Dalam konsep reimagining learning, guru tidak hanya bertugas menyampaikan informasi, tetapi juga menjadi agen perubahan yang mendorong transformasi dalam pendidikan. Reimagining learning mengajak kita untuk berpikir ulang tentang bagaimana pendidikan seharusnya dilakukan, dengan memperkenalkan metode pembelajaran yang lebih inklusif, kreatif, dan berbasis teknologi. Guru, dalam konteks ini, berperan sebagai katalisator yang mengubah cara pandang siswa terhadap pembelajaran, memperkenalkan mereka pada teknologi baru, dan memotivasi mereka untuk menjadi pembelajar seumur hidup.
Kesimpulan
Secara keseluruhan, pendekatan deep learning yang melibatkan mindful learning, meaningful learning, dan joyful learning dapat menciptakan pengalaman pembelajaran yang holistik dan berdampak. Ketiga elemen ini saling melengkapi dan memperkuat satu sama lain, dalam menciptakan lingkungan belajar di mana siswa dapat belajar dengan penuh perhatian, memahami materi secara mendalam, dan merasakan kegembiraan dalam proses pembelajaran.
Deep learning Ini tidak hanya memfasilitasi pemahaman yang lebih dalam tentang materi, tetapi juga mengembangkan keterampilan penting yang akan berguna bagi siswa sepanjang hidup mereka. Oleh karena itu, integrasi ketiga konsep ini dalam pendidikan-pembelajaran sangat penting untuk mencapai hasil pembelajaran yang optimal dan membekali siswa dengan keterampilan abad 21 yang dibutuhkan dalam kehidupan nyata di masa depan. Implementasi deep learning harus mampu melahirkan Reimagining Learning pada guru dan siswa.

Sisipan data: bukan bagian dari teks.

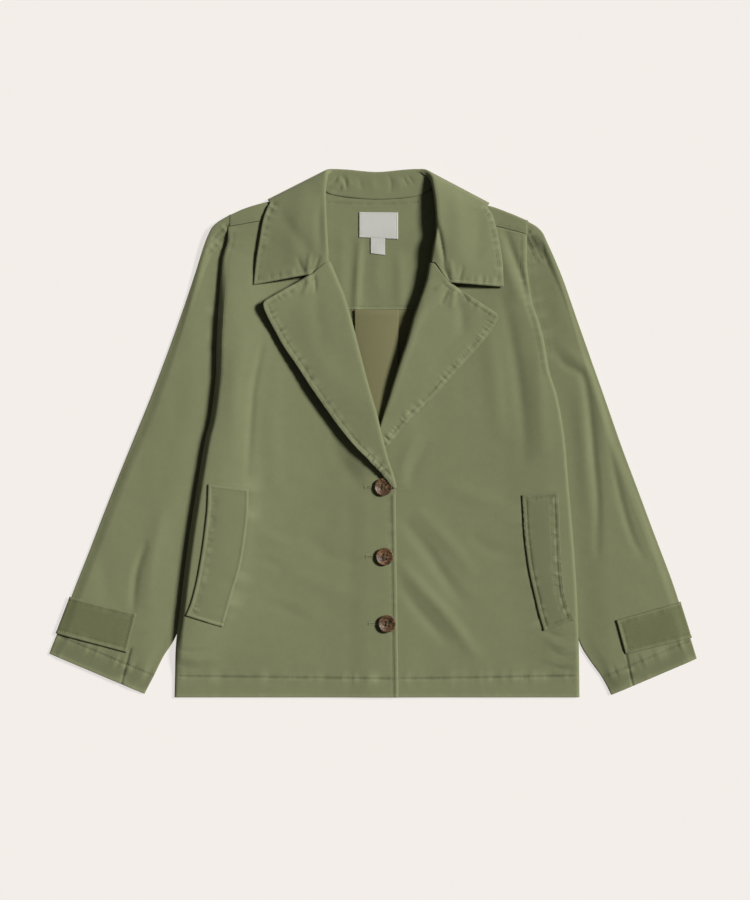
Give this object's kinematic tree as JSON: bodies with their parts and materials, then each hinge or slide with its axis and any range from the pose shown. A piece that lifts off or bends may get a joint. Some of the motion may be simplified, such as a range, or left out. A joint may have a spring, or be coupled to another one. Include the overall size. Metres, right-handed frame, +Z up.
{
  "type": "trench jacket laid flat",
  "caption": "Short twill trench jacket, buttoned and laid flat: notched collar and lapels, slanting welt pockets, tabbed cuffs and a box pleat in the back.",
  "frame": {"origin": "middle of the rest face, under the laid-out jacket", "axes": "+X across the jacket towards the wearer's left sleeve, +Y from the hem to the collar, +Z up off the surface that it lies on"},
  "size_m": [0.8092, 0.6611, 0.022],
  "materials": {
    "twill": "matt cotton twill, sage green",
    "label": "woven satin label, off white, blank",
    "button": "tortoise brown, polished"
  },
  "bodies": {
    "root": {"back_yoke": "twill", "back_panel": "twill", "front_right": "twill", "front_left": "twill", "facing_right": "twill", "facing_left": "twill", "collar": "twill", "sleeve_right": "twill", "sleeve_left": "twill", "cuff_tab_right": "twill", "cuff_tab_left": "twill", "pocket_welt_right": "twill", "pocket_welt_left": "twill", "neck_label": "label", "size_tab": "label", "button_top": "button", "button_middle": "button", "button_bottom": "button"}
  },
  "joints": []
}
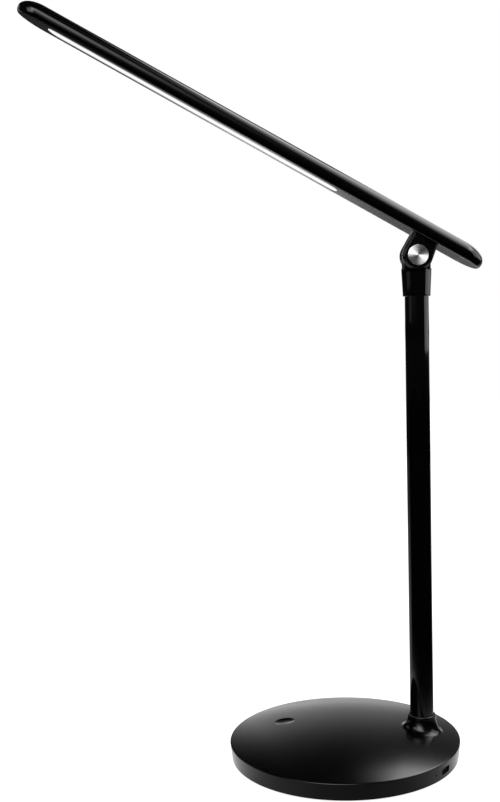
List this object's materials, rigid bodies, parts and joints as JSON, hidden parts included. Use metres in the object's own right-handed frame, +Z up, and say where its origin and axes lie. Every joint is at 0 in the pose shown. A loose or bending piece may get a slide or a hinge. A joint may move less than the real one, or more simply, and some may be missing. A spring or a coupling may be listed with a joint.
{
  "type": "folding LED desk lamp",
  "caption": "Black folding LED desk lamp: slim head on a friction hinge, upright swivelling tube arm and weighted round domed base with touch dish and power inlet.",
  "frame": {"origin": "centre of the base on the table, under the rubber feet", "axes": "+Z up; the head reaches towards -X at rest; the head hinge runs along Y, and the base's touch dish is on the -X side"},
  "size_m": [0.3337, 0.175, 0.5634],
  "materials": {
    "base_gloss": "black moulded plastic with a satin gloss",
    "head_gloss": "black moulded plastic, glossy",
    "arm_black": "black gloss paint on an aluminium tube",
    "matte_black": "black moulded plastic, lightly textured",
    "steel": "plated steel",
    "spun_metal": "spun aluminium with radial anisotropic highlights",
    "foot_rubber": "soft black rubber",
    "circuit_board": "green solder mask",
    "copper": "bare copper electrode",
    "wire_red": "red insulation",
    "lead_black": "black insulation",
    "bearing_plastic": "natural low-friction plastic",
    "white_board": "white solder mask",
    "led_yellow": "phosphor-filled LED packages",
    "white_plastic": "white moulded reflector",
    "diffuser_white": "opal diffuser, lit from behind"
  },
  "bodies": {
    "base": {"base_shell": "base_gloss", "base_cover": "matte_black", "ballast_plate": "steel", "rubber_feet": "foot_rubber", "cover_screws": "steel", "main_board": "circuit_board", "board_screws": "steel", "usb_socket": "steel", "socket_tongue": "matte_black", "touch_pad": "copper", "touch_wire": "wire_red", "base_lead": "lead_black", "swivel_bush": "bearing_plastic", "swivel_plate": "steel", "plate_screws": "steel"},
    "arm": {"wave_washer": "steel", "swivel_flange": "steel", "arm_tube": "arm_black", "arm_collar": "head_gloss", "hinge_lug": "head_gloss", "lug_screw": "steel", "arm_lead": "lead_black", "hinge_lead": "lead_black"},
    "head": {"hinge_fork": "head_gloss", "hinge_bolt": "steel", "hinge_nut": "steel", "spring_washer": "steel", "friction_washers": "bearing_plastic", "hinge_cap_front": "spun_metal", "hinge_cap_rear": "spun_metal", "fork_screws": "steel", "head_lead": "lead_black", "head_top": "head_gloss", "head_frame": "head_gloss", "tail_screws": "steel", "head_backbone": "steel", "led_board": "white_board", "leds": "led_yellow", "reflector": "white_plastic", "diffuser": "diffuser_white"}
  },
  "joints": [
    {"name": "arm_swivel", "type": "hinge", "parent": "base", "child": "arm", "pos_m": [0.0595, 0, 0.02], "axis": [0, 0, 1], "range_deg": [-90, 90]},
    {"name": "head_tilt", "type": "hinge", "parent": "arm", "child": "head", "pos_m": [0.0595, 0, 0.3764], "axis": [0, 1, 0], "range_deg": [-118, 22], "deforming": ["hinge_lead"]}
  ]
}
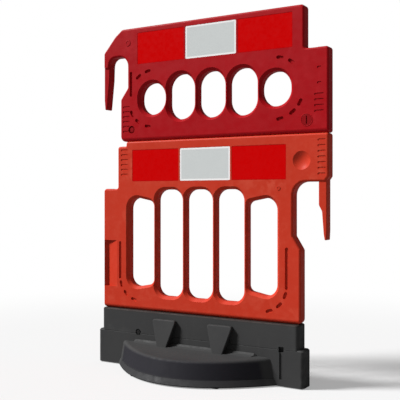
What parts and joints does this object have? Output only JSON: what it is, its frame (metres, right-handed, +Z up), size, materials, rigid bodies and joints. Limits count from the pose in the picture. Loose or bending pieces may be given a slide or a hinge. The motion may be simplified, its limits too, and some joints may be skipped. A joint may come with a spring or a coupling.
{
  "type": "stackable interlocking barrier with upper panel",
  "caption": "Free-standing plastic barrier: heavy bowed base, slotted orange panel and lift-off red upper panel with reflective sheets and hook ends.",
  "frame": {"origin": "on the ground, under the middle of the base", "axes": "+X to the right along the panels as seen from the front, front faces -Y, +Z up"},
  "size_m": [1.1145, 0.5318, 1.514],
  "materials": {
    "base_compound": "moulded recycled compound, matt, fine texture",
    "pad_rubber": "matt rubber",
    "zinc_steel": "black zinc plated",
    "insert_brass": "machined",
    "orange_plastic": "moulded polyethylene, satin, fine grain",
    "red_plastic": "moulded polyethylene, satin, fine grain",
    "spigot_plastic": "filled nylon",
    "lock_plastic": "filled nylon",
    "red_sheeting": "microprismatic retroreflective film",
    "white_sheeting": "microprismatic retroreflective film"
  },
  "bodies": {
    "barrier": {"base_block": "base_compound", "anti_slip_pads": "pad_rubber", "fixing_bolts": "zinc_steel", "fixing_washers": "zinc_steel", "tongue_inserts": "insert_brass", "lower_panel": "orange_plastic", "lower_vent_plug": "orange_plastic", "spigot_left": "spigot_plastic", "spigot_right": "spigot_plastic", "lower_sheet_red_left_front": "red_sheeting", "lower_sheet_red_left_rear": "red_sheeting", "lower_sheet_white_front": "white_sheeting", "lower_sheet_white_rear": "white_sheeting", "lower_sheet_red_right_front": "red_sheeting", "lower_sheet_red_right_rear": "red_sheeting"},
    "extension": {"upper_panel": "red_plastic", "upper_vent_plug": "red_plastic", "lock_ring_left": "red_plastic", "lock_ring_right": "red_plastic", "upper_sheet_red_left_front": "red_sheeting", "upper_sheet_red_left_rear": "red_sheeting", "upper_sheet_white_front": "white_sheeting", "upper_sheet_white_rear": "white_sheeting", "upper_sheet_red_right_front": "red_sheeting", "upper_sheet_red_right_rear": "red_sheeting"},
    "lock_left": {"lock_left": "lock_plastic", "lock_clip_left": "lock_plastic"},
    "lock_right": {"lock_right": "lock_plastic", "lock_clip_right": "lock_plastic"}
  },
  "joints": [
    {"name": "extension_lift", "type": "slide", "parent": "barrier", "child": "extension", "axis": [0, 0, 1], "range_m": [0, 0.1]},
    {"name": "lock_left_turn", "type": "hinge", "parent": "extension", "child": "lock_left", "pos_m": [-0.33, 0, 1.058], "axis": [0, 1, 0], "range_deg": [0, 180]},
    {"name": "lock_right_turn", "type": "hinge", "parent": "extension", "child": "lock_right", "pos_m": [0.516, 0, 1.058], "axis": [0, 1, 0], "range_deg": [0, 180]}
  ]
}
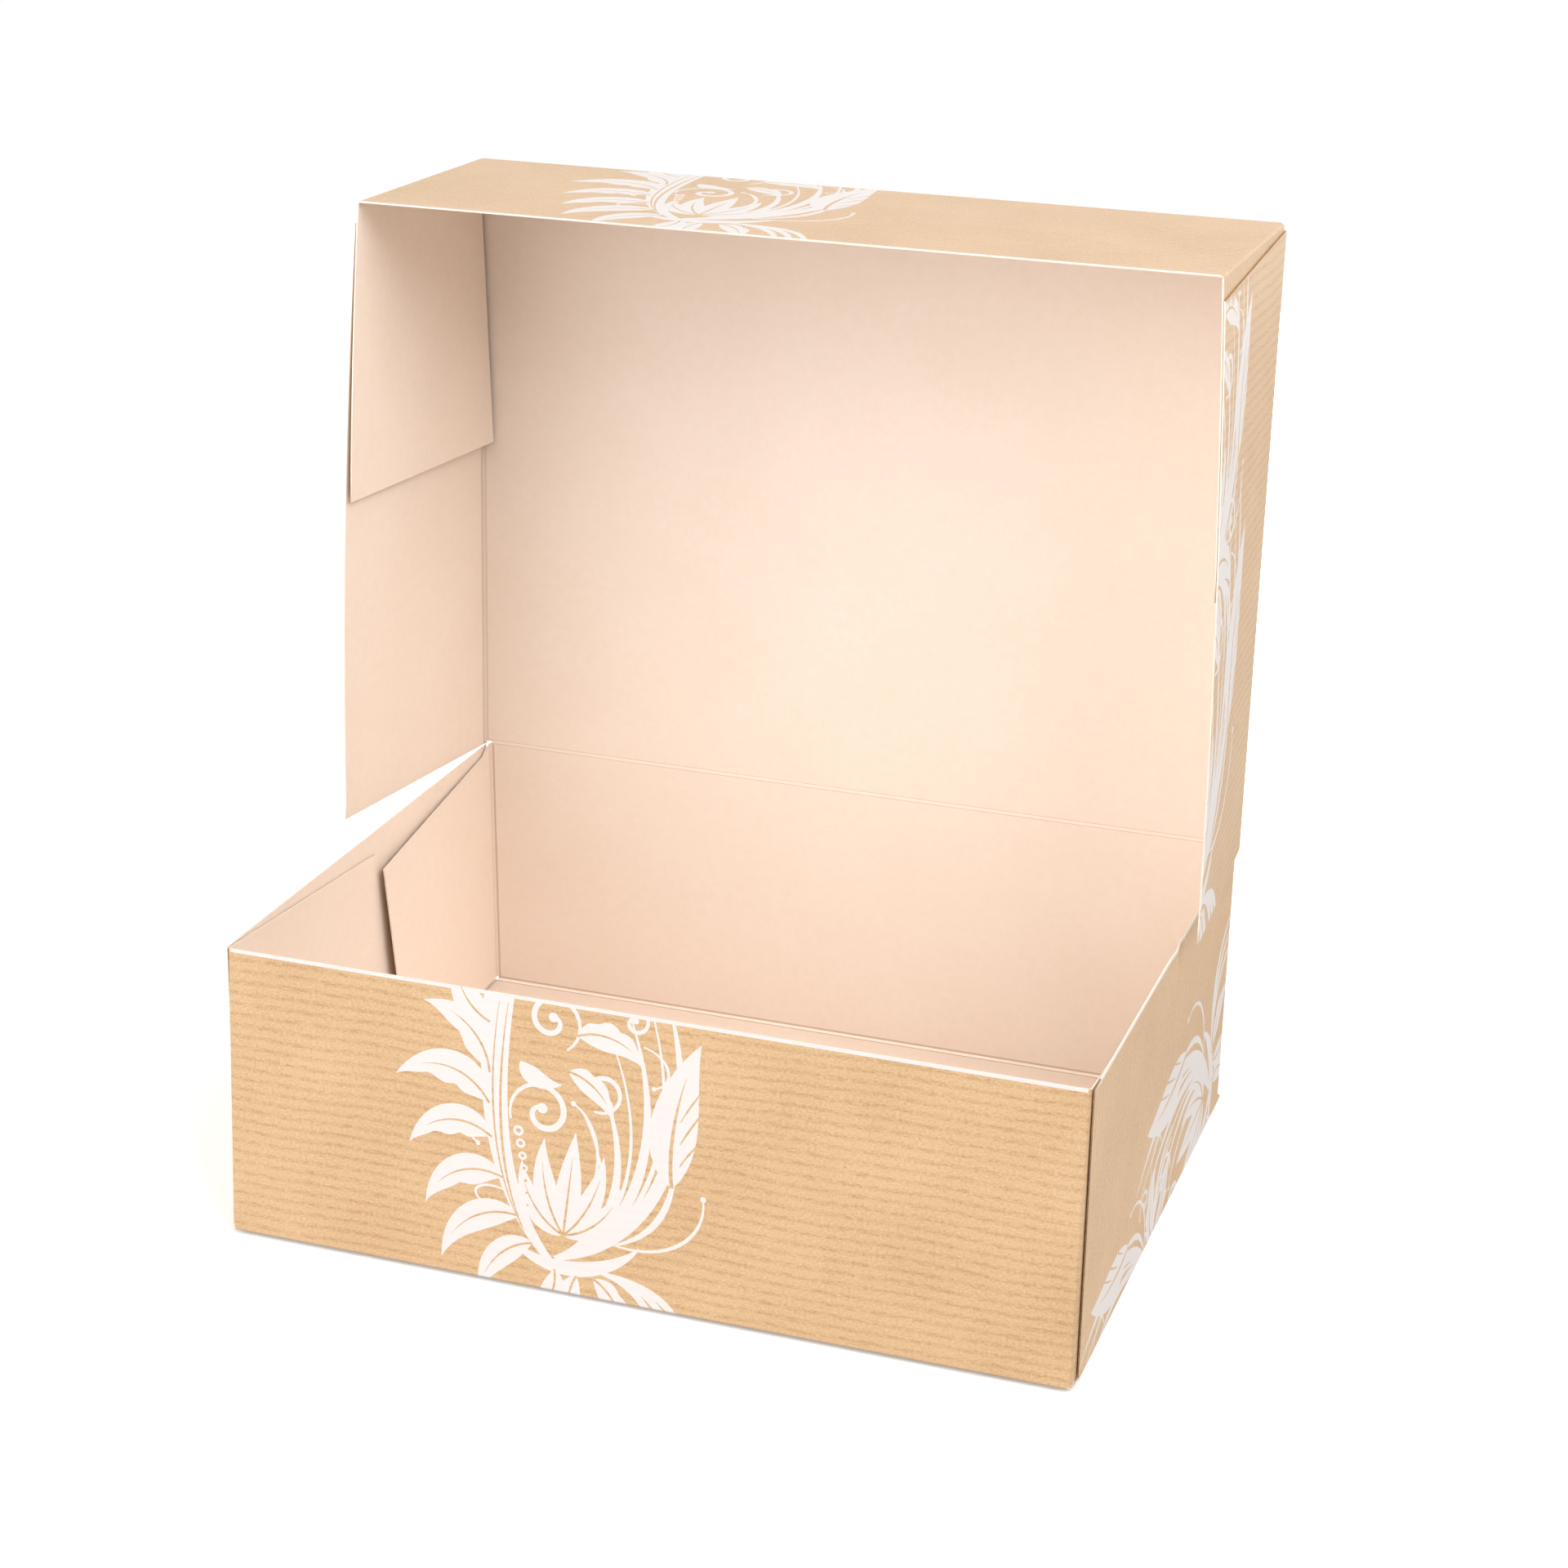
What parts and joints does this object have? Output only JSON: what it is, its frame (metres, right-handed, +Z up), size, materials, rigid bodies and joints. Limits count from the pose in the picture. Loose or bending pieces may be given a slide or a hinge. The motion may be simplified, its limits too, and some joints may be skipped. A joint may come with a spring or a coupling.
{
  "type": "pastry box",
  "caption": "Hinged-lid pastry box folded from one sheet of board, an open tray with glued corner flaps and a full-depth lid that turns on its rear crease.",
  "frame": {"origin": "middle of the tray's underside, on the surface that the box stands on", "axes": "+Z up, -Y the front of the tray, +Y the wall that carries the lid's crease, +X to the right of someone facing the front"},
  "size_m": [0.3184, 0.2259, 0.3353],
  "materials": {
    "tray_board": "matt kraft-coloured print outside with bare white ornament, plain peach board inside",
    "lid_board": "matt kraft-coloured print outside with bare white ornament, plain peach board inside"
  },
  "bodies": {
    "tray": {"base_tray": "tray_board"},
    "lid": {"lid": "lid_board"}
  },
  "joints": [
    {"name": "lid_hinge", "type": "hinge", "parent": "tray", "child": "lid", "pos_m": [0, 0.1093, 0.10475], "axis": [-1, 0, 0], "range_deg": [-90.85, 89.15]}
  ]
}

Reimagining learning adalah sebuah upaya untuk memikirkan kembali dan mendesain ulang pendidikan agar lebih relevan dengan tuntutan zaman, dengan mempertimbangkan faktor-faktor seperti perkembangan teknologi, kebutuhan dunia kerja, dan pergeseran paradigma dalam cara siswa belajar. Konsep ini menuntut adanya pembaruan dalam metode pengajaran, penggunaan teknologi, serta penekanan pada keterampilan abad 21. Pandangan para pakar seperti Sir Ken Robinson, John Dewey, dan Thomas Friedman dan Linda Darling-Hammond memberikan landasan filosofis dan praktis yang mendalam dalam mewujudkan pendidikan yang lebih baik dan berkelanjutan.